Fox News asserts that Dominion believes the network "had a duty not to truthfully report the President’s allegations but to suppress them or denounce them as false. Dominion is fundamentally mistaken. Freedom of speech and freedom of the press would be illusory if the prevailing side in a public controversy could sue the press for giving a forum to the losing side."

Fox News filed a response that focused on the potential economic impact of its coverage and how the $1.6 billion in damages Dominion is seeking is a multiple of the company's actual value.

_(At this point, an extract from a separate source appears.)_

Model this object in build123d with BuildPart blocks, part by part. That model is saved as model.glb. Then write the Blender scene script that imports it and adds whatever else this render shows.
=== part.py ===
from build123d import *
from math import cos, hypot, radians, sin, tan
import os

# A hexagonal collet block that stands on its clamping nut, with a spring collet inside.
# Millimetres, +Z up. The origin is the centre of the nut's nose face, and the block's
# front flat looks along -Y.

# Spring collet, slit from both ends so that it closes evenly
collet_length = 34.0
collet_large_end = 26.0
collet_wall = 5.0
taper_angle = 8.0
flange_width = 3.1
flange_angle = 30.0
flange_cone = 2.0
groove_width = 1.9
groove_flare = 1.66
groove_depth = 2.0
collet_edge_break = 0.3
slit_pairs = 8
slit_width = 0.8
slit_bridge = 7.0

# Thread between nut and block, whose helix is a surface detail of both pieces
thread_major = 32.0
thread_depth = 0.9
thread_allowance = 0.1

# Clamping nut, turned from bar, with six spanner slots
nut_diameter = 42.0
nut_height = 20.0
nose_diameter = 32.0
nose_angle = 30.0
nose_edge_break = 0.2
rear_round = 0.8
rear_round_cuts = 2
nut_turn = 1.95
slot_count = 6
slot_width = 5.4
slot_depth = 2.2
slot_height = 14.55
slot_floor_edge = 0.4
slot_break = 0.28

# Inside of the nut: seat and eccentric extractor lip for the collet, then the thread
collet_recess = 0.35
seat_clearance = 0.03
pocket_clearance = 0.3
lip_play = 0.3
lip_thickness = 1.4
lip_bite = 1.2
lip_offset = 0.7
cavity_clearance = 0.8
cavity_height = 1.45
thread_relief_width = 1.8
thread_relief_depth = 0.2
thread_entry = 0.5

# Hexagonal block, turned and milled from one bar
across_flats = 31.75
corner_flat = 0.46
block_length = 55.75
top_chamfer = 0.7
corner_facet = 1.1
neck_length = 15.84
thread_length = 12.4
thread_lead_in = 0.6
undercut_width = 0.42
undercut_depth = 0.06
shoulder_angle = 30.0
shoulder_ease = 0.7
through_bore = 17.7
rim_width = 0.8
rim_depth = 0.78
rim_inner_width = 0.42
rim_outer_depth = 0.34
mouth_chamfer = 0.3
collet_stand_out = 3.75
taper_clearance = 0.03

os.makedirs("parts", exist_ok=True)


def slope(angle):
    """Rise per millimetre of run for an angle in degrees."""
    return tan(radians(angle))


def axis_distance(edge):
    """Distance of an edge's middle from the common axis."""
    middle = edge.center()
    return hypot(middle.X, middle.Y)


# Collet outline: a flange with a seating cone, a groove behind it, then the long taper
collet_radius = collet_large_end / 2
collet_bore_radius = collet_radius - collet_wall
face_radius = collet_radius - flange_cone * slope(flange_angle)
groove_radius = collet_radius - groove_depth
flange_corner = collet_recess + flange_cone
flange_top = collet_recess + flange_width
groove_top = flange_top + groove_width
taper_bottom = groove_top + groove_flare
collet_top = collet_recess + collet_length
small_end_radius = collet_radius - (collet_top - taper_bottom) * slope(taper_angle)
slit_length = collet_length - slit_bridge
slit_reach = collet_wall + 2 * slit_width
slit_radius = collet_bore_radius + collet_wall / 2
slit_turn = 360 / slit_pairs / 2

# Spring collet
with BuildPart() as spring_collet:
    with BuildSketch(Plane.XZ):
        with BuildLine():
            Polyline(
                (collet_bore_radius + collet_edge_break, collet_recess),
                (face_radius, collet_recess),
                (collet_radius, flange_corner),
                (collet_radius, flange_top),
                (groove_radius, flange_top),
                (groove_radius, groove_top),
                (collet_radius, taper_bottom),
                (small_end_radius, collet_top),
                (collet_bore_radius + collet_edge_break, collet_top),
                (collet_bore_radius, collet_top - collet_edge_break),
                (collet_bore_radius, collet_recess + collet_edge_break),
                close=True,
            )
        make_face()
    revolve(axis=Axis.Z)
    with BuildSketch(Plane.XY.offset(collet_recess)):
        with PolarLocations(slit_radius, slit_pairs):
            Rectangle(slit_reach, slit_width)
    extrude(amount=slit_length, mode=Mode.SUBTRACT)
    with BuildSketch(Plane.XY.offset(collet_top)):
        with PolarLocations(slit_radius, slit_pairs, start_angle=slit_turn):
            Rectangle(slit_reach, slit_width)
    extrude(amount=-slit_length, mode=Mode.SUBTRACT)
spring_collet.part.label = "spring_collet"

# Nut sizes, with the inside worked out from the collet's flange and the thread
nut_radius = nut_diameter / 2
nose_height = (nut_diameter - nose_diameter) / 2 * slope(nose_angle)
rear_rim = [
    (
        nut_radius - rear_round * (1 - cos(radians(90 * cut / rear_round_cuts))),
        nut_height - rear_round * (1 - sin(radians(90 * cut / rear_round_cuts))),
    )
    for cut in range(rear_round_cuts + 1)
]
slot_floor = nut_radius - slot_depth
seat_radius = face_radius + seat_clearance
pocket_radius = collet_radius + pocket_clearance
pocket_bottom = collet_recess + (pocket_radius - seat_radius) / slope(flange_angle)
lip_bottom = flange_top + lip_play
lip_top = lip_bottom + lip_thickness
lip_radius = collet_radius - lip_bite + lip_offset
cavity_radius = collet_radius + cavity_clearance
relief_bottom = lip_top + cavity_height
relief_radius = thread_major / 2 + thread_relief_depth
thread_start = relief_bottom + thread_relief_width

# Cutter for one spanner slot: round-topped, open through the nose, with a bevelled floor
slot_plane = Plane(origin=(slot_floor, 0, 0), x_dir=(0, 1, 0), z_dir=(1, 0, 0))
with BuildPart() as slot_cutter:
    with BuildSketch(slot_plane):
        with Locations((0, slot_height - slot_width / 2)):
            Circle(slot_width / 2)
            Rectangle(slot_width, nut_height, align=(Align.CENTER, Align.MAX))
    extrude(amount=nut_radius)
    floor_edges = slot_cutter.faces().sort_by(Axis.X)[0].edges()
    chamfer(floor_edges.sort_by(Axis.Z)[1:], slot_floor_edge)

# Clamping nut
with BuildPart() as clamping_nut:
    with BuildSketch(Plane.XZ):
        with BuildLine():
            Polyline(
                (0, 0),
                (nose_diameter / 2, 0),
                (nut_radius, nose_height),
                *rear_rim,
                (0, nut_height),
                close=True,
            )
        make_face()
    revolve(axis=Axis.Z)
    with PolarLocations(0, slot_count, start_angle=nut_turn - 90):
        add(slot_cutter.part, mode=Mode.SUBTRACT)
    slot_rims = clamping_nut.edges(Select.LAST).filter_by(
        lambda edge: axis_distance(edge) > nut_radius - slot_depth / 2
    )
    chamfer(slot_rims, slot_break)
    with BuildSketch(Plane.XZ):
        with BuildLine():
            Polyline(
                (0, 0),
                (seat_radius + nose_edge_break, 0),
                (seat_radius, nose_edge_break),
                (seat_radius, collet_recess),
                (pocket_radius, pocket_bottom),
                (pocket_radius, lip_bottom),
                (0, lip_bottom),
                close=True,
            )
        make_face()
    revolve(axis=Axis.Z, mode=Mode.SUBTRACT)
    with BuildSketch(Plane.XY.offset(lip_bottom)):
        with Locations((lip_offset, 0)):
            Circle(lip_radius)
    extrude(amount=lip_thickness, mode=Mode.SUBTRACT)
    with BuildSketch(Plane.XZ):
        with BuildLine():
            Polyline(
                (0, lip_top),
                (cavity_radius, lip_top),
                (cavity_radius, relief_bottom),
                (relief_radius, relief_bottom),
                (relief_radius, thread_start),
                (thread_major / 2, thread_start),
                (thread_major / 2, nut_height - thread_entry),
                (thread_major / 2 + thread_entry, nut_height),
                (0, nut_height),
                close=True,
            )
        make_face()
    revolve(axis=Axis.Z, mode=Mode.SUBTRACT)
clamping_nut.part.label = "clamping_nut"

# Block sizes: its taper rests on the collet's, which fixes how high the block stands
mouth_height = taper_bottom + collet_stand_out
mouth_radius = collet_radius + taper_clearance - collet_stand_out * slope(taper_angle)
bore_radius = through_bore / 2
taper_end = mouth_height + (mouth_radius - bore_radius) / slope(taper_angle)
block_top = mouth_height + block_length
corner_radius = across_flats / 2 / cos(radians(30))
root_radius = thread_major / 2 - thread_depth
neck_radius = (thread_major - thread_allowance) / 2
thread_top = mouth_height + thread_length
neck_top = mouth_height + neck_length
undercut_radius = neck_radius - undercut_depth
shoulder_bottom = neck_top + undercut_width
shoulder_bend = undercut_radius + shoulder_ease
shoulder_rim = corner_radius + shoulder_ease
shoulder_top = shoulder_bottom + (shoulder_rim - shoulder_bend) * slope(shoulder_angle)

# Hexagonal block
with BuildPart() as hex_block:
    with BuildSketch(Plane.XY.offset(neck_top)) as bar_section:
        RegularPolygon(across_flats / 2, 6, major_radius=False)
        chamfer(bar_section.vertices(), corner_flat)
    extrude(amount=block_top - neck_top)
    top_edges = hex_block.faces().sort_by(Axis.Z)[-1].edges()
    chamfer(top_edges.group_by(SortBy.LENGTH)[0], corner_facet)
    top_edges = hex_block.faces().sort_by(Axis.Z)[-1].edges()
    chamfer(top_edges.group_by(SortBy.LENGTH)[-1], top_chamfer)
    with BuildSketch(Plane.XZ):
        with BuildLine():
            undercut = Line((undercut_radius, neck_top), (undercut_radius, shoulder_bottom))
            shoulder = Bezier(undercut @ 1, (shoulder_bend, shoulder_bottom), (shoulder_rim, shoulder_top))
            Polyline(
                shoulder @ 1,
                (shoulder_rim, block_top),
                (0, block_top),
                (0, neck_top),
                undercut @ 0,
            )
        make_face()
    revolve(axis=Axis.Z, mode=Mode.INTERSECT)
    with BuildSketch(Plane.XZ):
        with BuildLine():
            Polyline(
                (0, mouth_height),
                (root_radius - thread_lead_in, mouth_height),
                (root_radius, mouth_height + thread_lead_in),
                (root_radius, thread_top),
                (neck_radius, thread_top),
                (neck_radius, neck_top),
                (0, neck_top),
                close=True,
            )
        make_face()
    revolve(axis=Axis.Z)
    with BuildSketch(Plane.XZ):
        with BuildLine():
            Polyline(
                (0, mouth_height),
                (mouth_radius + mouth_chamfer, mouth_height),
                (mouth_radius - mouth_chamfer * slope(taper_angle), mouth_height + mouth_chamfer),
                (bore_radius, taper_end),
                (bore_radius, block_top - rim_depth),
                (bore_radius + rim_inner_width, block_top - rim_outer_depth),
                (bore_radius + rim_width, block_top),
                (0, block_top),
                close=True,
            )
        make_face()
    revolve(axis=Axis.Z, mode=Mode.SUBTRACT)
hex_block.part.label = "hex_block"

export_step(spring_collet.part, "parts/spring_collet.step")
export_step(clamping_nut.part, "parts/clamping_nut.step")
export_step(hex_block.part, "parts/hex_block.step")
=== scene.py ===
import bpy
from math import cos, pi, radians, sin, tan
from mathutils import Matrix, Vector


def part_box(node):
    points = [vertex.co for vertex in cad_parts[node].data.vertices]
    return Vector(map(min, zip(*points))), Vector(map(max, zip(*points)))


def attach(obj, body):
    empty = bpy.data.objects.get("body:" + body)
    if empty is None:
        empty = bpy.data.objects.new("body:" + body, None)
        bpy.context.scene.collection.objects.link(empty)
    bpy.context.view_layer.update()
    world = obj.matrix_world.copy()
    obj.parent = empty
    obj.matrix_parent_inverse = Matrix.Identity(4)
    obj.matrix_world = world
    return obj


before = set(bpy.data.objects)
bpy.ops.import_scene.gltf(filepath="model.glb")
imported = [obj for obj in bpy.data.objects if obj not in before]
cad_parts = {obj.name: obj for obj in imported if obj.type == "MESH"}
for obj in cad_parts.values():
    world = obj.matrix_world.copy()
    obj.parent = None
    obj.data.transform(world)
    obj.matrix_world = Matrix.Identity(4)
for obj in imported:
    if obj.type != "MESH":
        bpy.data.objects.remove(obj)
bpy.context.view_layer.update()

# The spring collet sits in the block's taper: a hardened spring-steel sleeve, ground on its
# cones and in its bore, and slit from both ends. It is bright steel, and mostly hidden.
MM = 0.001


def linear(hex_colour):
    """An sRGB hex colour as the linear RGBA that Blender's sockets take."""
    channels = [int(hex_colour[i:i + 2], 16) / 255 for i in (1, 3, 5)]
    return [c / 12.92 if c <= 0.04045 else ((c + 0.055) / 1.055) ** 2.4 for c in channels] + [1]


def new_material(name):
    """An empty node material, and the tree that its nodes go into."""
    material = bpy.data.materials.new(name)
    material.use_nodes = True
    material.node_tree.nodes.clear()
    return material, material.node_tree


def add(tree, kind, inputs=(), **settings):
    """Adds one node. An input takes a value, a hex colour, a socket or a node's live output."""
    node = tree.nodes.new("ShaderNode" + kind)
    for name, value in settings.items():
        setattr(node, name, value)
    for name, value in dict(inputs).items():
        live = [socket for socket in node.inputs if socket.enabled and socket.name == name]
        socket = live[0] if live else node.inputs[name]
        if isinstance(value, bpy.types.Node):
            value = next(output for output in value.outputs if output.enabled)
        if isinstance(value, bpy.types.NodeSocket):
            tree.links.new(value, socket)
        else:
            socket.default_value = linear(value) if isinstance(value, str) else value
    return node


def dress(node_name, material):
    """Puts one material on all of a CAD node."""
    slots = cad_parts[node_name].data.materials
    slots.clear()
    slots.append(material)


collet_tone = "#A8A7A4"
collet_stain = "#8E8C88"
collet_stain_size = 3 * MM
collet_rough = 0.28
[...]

Fox News argued that the amount Dominion is asking has "no connection" to the company’s financial value "or any supposed injury it suffered" as a result of the network's reporting.

Fox's counterclaim said Staple Street Capital Partners, a New York-based private equity firm, acquired a 76.2% stake for Dominion in 2018 for $38.3 million and that the investment company's internal valuation of the company is $80 million.

"Even under the most optimistic projections, Staple Street has never estimated Dominion’s value as a business to be anywhere near $1.6 billion," the counterclaim states.

Fox News goes on to say no single press outlet's coverage of a story could inflict the kind of financial damage Dominion is claiming.

"Documents produced in discovery show that Dominion is in a solid financial position, maintaining substantial cash, carrying no debt, and producing a steady return on investment to Staple Street," the counterclaim said.

Fox News also cites evidence that none of Dominion’s customers has canceled a contract as a result of its coverage of Trump's allegations.

The counterclaim cites a statement made by Dominion’s Chief Executive and President John Poulos in December 2020 to a company board member that the news coverage of Trump's voter fraud allegations would have no effect on its business. “No customer cares about the media," he said. "It’s just more words from their perspective.”